Q: Can you discuss your role in talking to Rick Warren after he lost his son to suicide?

A: I called him the day after it happened and he said, “You’re the one person I’ve been waiting to hear from.” We talked for a while about it. We prayed. I shared some things that I learned over the years after losing our own son and then I spoke just last Sunday at Saddleback Church. I brought a message of hope and encouragement to his congregation.

Q: What was your major piece of advice for them?

A: I said, I just want you to know that Rick is going to come through this. He’s going to come through this stronger but I also want you to know this is the hardest thing that can happen to a parent — to lose a child.

Q: What should people not say when a friend is grieving the loss of a child?

A: Don’t say, “I know what you’re going through” because you probably don’t.

I’ve had people come up to me and say, “I know what you’re going through. My grandmother just died.” And I pointed out that everyone’s grandmother and grandfather will die, then their parents, then them. But no one expects their child to die before them.

Or saying things like “Well, just rejoice and smile they’re in heaven.” Understand that though that is technically true, it is also true that that person is in deep pain and that can come off almost glib and uncaring.

Q: Can you talk briefly about your son’s death?

A: He was 33. He was actually working for our church as our lead designer and was on his way to work and had an automobile accident and died.

Q: Has that experience changed the way you approach prayer?

A: It has shown me how much I need to pray. When it was all said and done, being a preacher didn’t give me a leg up on this. I still was a grieving father missing a son. And in the initial moments after it happens, and the hours and the days after that, one wonders if you can even survive such a thing. I’ve found that prayer is what got me through the day. Sometimes it wasn’t so much day by day, it was even hour by hour.

Q: So what’s the message you’re going to bring to Capitol Hill on the National Day of Prayer?

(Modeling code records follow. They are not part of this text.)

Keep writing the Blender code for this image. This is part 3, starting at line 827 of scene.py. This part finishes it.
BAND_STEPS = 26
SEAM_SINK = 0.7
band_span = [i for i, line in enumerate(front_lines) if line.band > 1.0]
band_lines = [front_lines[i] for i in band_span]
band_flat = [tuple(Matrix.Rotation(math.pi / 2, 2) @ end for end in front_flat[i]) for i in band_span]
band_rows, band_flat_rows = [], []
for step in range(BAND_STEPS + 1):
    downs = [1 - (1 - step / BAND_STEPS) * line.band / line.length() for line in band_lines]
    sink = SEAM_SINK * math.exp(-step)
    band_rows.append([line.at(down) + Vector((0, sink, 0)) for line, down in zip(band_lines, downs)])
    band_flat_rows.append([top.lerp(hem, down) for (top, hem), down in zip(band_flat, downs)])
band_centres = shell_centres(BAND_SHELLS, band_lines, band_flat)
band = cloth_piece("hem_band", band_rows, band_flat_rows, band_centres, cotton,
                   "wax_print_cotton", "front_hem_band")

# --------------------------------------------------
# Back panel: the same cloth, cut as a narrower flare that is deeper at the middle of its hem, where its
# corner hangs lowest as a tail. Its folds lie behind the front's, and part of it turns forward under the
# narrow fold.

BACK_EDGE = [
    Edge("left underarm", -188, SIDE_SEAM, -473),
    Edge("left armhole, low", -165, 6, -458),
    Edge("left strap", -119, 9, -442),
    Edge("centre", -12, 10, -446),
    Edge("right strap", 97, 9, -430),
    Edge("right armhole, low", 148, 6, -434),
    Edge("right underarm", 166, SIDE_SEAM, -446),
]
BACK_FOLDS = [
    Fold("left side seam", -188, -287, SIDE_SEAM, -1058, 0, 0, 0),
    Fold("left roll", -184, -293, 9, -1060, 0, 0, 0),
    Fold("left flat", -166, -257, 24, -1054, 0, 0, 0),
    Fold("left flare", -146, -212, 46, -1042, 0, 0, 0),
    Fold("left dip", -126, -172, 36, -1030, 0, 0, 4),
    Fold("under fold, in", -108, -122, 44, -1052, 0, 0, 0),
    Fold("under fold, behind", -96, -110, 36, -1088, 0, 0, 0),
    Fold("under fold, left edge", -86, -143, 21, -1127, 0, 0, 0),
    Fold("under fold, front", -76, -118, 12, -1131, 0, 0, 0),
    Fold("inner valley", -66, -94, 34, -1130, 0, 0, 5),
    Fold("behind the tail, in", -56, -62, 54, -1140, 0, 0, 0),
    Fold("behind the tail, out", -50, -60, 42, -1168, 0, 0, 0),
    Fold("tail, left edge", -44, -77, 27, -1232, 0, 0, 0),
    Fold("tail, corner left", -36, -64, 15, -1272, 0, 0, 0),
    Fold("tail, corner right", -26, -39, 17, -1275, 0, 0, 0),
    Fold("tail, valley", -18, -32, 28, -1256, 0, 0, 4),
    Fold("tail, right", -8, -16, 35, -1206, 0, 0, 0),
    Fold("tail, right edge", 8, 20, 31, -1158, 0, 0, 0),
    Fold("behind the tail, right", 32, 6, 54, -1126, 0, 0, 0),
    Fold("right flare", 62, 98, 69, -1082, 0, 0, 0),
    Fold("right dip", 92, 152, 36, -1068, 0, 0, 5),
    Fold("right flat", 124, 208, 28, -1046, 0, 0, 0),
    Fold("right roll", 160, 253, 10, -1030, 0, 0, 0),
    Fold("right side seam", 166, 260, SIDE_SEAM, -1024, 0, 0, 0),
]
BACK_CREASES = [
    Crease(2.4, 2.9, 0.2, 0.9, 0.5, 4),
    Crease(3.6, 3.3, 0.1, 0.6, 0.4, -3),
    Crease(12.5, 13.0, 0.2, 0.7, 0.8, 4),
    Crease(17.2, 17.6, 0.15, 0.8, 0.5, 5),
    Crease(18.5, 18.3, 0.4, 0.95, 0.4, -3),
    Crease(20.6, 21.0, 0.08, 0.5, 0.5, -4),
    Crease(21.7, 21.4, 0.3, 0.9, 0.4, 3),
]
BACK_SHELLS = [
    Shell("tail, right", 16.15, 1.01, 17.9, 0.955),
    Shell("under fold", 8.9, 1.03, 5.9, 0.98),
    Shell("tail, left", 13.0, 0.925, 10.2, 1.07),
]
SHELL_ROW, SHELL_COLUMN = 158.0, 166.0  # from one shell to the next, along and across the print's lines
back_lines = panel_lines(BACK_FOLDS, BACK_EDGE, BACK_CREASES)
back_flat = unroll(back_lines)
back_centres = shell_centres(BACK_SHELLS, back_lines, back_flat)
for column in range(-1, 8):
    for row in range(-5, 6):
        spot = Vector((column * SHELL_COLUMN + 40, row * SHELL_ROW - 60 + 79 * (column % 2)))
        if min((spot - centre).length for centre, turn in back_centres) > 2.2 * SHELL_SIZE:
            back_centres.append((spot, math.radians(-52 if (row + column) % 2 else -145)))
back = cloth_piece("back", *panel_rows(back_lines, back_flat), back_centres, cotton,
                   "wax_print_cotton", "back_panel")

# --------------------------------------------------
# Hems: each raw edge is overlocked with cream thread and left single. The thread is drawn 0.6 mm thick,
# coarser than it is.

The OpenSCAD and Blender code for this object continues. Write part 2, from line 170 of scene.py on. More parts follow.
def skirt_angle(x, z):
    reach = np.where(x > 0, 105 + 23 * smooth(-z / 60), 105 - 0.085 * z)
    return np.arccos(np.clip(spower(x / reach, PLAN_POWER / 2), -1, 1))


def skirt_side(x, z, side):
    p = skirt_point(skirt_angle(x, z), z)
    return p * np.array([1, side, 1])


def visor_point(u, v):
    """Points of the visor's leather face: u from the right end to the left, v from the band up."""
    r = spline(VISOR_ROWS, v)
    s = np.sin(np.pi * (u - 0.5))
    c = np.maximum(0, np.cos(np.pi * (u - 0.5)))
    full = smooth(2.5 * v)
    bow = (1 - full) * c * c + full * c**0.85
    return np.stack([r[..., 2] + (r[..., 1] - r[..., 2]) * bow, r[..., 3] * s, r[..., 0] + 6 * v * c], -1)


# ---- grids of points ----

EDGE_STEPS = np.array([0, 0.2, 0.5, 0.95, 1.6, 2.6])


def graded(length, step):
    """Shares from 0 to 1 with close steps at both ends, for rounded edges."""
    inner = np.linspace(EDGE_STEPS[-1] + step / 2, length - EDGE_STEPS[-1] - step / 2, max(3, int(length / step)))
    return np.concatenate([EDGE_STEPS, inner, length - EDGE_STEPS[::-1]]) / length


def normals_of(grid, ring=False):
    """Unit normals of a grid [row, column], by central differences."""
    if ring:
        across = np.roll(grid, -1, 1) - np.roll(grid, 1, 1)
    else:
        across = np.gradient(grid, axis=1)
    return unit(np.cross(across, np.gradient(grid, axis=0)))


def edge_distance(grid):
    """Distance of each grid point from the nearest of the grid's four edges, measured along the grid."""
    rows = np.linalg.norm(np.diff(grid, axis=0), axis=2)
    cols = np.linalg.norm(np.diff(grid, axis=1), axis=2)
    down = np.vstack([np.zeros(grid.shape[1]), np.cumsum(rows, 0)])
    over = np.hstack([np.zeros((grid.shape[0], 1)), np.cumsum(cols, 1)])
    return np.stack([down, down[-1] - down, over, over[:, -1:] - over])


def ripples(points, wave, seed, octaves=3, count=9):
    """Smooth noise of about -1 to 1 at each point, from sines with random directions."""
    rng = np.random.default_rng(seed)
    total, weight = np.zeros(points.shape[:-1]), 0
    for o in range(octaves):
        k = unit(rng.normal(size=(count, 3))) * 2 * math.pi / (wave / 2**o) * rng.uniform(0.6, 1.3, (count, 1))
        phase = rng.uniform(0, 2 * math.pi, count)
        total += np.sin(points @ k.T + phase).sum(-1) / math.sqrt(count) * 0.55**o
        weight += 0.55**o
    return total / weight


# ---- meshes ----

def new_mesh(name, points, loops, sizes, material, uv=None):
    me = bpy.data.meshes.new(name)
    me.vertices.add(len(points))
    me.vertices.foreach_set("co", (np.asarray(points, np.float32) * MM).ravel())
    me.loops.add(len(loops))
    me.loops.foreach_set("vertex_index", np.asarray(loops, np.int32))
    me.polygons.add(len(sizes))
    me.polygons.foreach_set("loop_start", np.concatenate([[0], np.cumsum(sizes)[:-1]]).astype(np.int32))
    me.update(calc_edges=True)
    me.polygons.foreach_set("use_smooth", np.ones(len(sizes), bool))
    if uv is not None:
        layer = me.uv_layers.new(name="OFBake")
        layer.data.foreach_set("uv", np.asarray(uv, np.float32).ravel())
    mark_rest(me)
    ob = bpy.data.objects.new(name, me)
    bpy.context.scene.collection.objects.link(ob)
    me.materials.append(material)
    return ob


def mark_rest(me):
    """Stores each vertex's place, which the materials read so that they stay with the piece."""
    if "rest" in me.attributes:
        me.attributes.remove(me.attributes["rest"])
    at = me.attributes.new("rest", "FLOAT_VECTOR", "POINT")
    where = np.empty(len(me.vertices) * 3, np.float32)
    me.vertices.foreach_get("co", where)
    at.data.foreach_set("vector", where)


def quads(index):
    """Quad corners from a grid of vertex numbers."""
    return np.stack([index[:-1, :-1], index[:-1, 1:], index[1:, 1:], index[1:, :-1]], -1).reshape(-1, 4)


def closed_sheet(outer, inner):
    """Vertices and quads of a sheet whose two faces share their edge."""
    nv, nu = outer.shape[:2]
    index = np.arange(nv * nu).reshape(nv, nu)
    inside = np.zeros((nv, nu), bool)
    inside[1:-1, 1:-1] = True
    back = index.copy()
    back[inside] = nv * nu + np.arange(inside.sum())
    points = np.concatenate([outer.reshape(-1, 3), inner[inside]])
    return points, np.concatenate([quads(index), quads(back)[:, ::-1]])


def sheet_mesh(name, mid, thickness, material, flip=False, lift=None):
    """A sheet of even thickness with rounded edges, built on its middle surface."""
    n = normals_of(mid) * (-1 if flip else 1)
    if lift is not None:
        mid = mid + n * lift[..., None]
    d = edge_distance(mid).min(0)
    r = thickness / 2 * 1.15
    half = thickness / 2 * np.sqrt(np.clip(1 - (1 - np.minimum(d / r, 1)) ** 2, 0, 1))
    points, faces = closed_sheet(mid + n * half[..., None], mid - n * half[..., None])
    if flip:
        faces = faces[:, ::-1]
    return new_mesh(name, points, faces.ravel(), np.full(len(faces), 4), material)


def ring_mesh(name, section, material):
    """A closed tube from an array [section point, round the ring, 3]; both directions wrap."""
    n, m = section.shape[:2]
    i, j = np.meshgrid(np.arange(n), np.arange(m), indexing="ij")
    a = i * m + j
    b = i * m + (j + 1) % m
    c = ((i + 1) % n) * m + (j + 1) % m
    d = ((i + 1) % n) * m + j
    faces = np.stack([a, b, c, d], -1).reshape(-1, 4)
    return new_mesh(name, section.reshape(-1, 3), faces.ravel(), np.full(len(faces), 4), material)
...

A: I am going to talk about how God promises to heal a nation if we will pray. In 2 Chronicles 7:14 he says, “If my people which are called by name will humble themselves and pray and seek my face and turn from their wicked ways, I’ll forgive their sin and heal their land.”

What I find interesting about that verse is God is not pointing his finger at the White House, so to speak, but at his house. I think that it’s very easy for people in the church to point their fingers at Washington or Hollywood. In effect, God points his finger at his own people.